Oil companies would pass along the costs to the State’s households and businesses. Or if the tax does eat into their profit margins, refiners will likely invest less to expand capacity, potentially increasing the risk of supply bottlenecks and the associated price spikes.
If other States follow suit, as Steyer undoubtedly hopes, the proposal could discourage investment in the U.S. oil and gas sector generally. While that would make ‘progressives’ happy, the effects on oil production and prices might resemble those of another brilliant idea: President Jimmy Carter’s Windfall Profits Tax.
According to the Congressional Research Service, the “windfall profits” tax Congress enacted in 1980 diverted $79 billion — $227 billion in today’s dollars — from potential investment in energy infrastructure, reduced domestic oil production by as much as 6%, and increased petroleum imports by as much as 16%. Moreover, by discouraging production, the tax ended up costing more to administer than the revenues it raised.
Source: Tax Foundation
If Steyer is serious about raising billions for California coffers, he should dump the failed windfall profits tax approach, urge State policymakers to allow new offshore oil production, and urge Democratic leaders in Washington, D.C. to let States share Outer Continental Shelf oil revenues with the federal government.

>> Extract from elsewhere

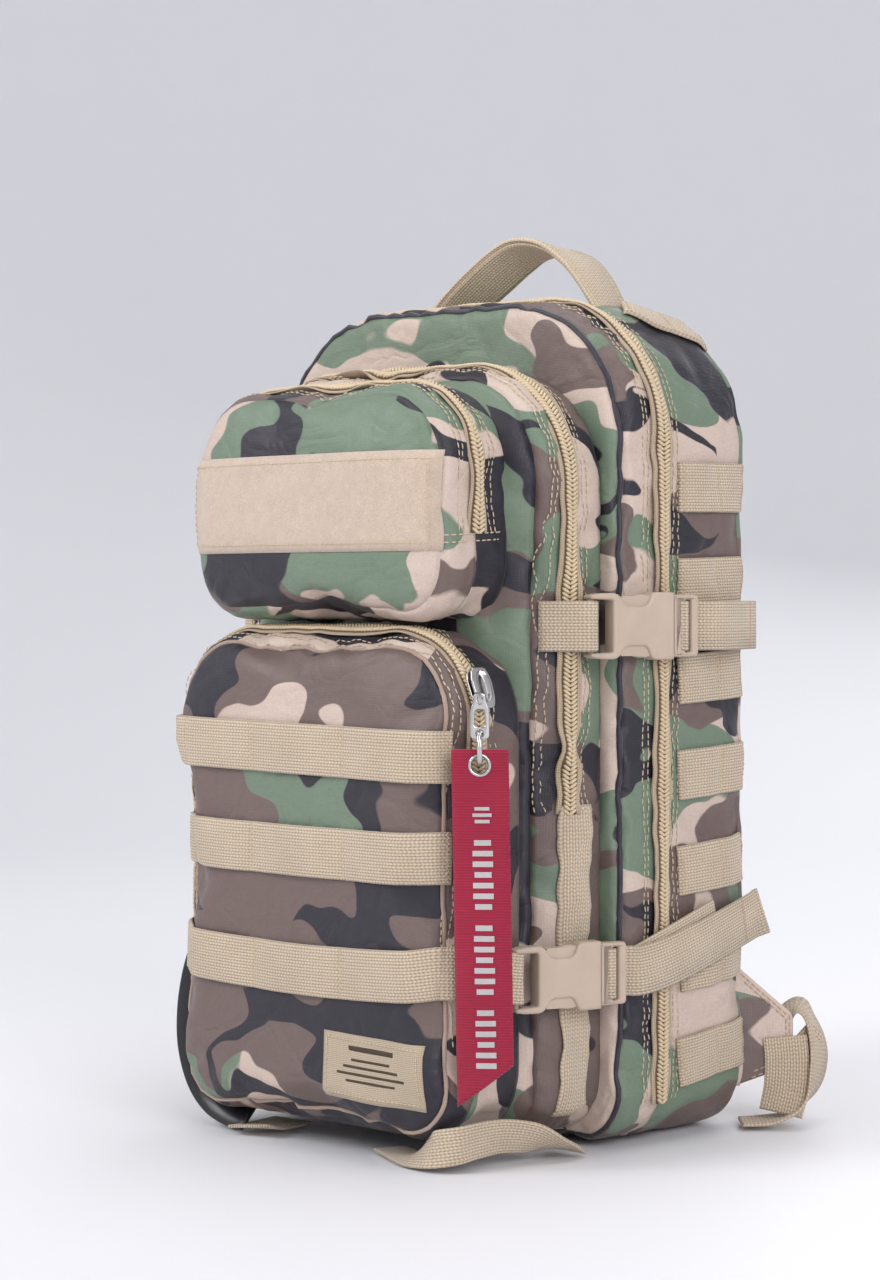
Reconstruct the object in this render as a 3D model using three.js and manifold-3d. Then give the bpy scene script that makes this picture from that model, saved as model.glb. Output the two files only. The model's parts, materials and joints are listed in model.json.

He won’t, of course. Rather, he’ll continue to advocate policies that would drive capital out of oil and gas. Moreover, he will do so despite it being common knowledge that (a) the U.S. oil boom is a key factor keeping global petroleum supply up and crude prices down, and (b) crude oil prices are the single biggest factor determining gasoline prices.
So although Steyer rails against oil companies for raising gas prices, he is effectively calling for a return to $4.00 gas or worse.